PROBLEM STATEMENT: Starting at the line that has "STALK_RINGS, STALK_SIDES, pointed=True))" and stopping after the line that has "obj.matrix_parent_inverse = Matrix.Identity(4)", reproduce the listing below exactly; omit everything else.

RAW DATA:

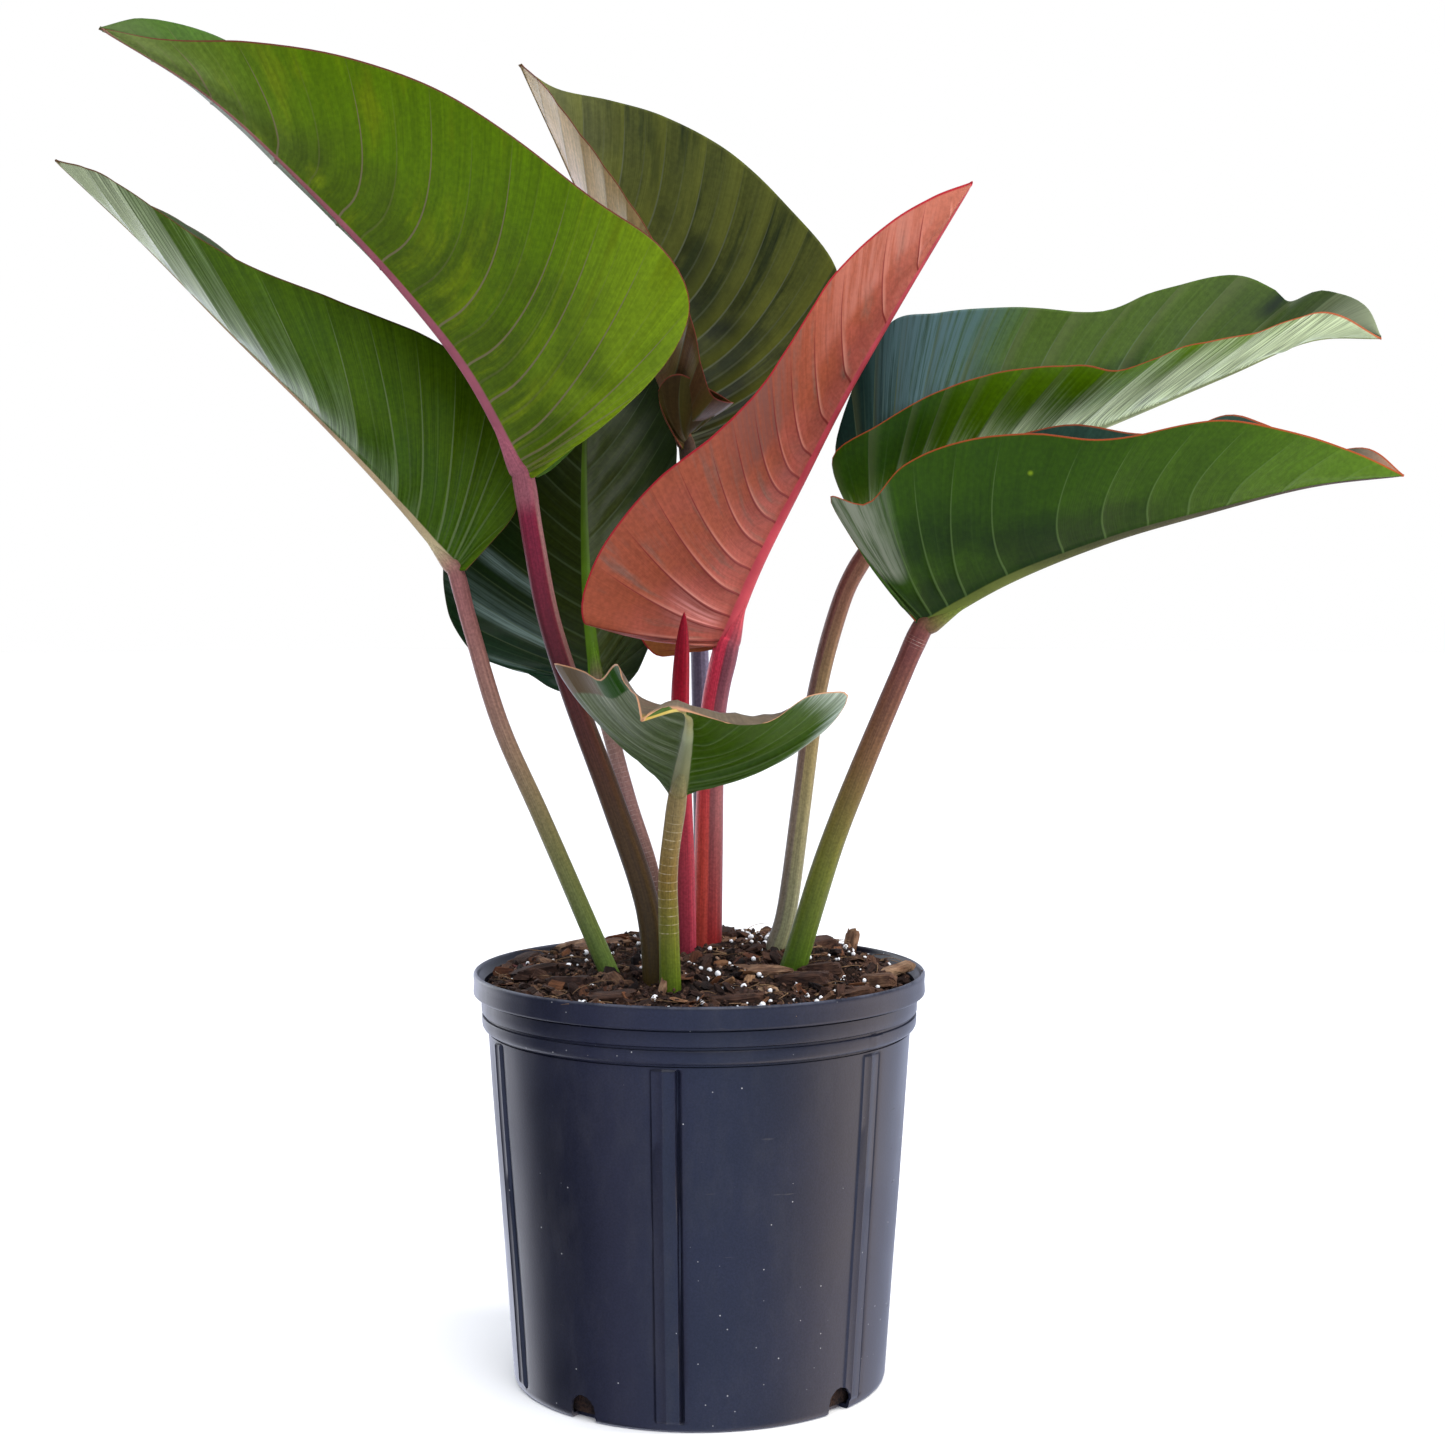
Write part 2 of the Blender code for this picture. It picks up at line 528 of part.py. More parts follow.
def main():
    clear_scene()
    make_pot()
    stalks = {}
    for name, leaf in LEAVES.items():
        points, faces = blade_solid(leaf)
        make_object(f"blade_{name}", points, faces, leaf["colour"])
        line = stalk_under(buried_line(leaf["stalk"]), points, leaf["radii"][1])
        stalks[name] = (line, leaf["radii"], False)
        points, faces = tube_solid(tube_rings(line, leaf["radii"], STALK_RINGS, STALK_SIDES))
        make_object(f"petiole_{name}", points, faces, leaf["stalk_colour"])
    line = buried_line(SPEAR_LINE)
    points, faces = tube_solid(tube_rings(line, SPEAR_RADII, STALK_RINGS, STALK_SIDES, pointed=True))
    make_object("spear_red", points, faces, SPEAR_COLOUR)
    stalks["spear"] = (line, SPEAR_RADII, True)
    make_mix(stalks)


main()
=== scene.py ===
import math

import bpy
import numpy as np
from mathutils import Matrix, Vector


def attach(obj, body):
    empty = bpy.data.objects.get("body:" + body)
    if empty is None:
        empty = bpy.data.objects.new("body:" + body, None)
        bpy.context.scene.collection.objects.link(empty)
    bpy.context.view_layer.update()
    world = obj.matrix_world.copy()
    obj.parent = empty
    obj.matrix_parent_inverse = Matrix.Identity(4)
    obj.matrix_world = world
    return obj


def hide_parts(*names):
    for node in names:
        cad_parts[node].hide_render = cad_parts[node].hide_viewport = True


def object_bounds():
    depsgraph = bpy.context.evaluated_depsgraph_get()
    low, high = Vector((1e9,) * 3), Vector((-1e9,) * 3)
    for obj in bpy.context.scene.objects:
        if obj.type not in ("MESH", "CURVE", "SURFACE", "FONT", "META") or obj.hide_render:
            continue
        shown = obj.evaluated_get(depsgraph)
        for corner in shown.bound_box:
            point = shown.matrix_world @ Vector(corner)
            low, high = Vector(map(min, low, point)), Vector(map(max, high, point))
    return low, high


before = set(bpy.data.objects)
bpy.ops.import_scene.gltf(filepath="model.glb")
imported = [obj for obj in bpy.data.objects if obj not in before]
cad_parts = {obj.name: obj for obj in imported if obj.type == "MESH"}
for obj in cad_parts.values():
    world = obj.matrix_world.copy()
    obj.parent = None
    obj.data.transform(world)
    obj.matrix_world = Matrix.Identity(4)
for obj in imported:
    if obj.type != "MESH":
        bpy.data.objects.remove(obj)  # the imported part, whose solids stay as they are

mm = 0.001  # a millimetre in metres
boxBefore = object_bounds()
print("stage 1: the packed part is loaded,", len(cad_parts), "nodes")


# Unit vectors: each vector divided by its own length.
def unit(vectors):
    return vectors / np.maximum(np.linalg.norm(vectors, axis=-1, keepdims=True), 1e-9)


# Smooth rise from 0 to 1: t^2 (3 - 2 t), with t the share of the way from low to high.
def rise(value, low, high):
    t = np.clip((value - low) / (high - low), 0.0, 1.0)
    return t * t * (3 - 2 * t)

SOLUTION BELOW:
    points, faces = tube_solid(tube_rings(line, SPEAR_RADII, STALK_RINGS, STALK_SIDES, pointed=True))
    make_object("spear_red", points, faces, SPEAR_COLOUR)
    stalks["spear"] = (line, SPEAR_RADII, True)
    make_mix(stalks)


main()
=== scene.py ===
import math

import bpy
import numpy as np
from mathutils import Matrix, Vector


def attach(obj, body):
    empty = bpy.data.objects.get("body:" + body)
    if empty is None:
        empty = bpy.data.objects.new("body:" + body, None)
        bpy.context.scene.collection.objects.link(empty)
    bpy.context.view_layer.update()
    world = obj.matrix_world.copy()
    obj.parent = empty
    obj.matrix_parent_inverse = Matrix.Identity(4)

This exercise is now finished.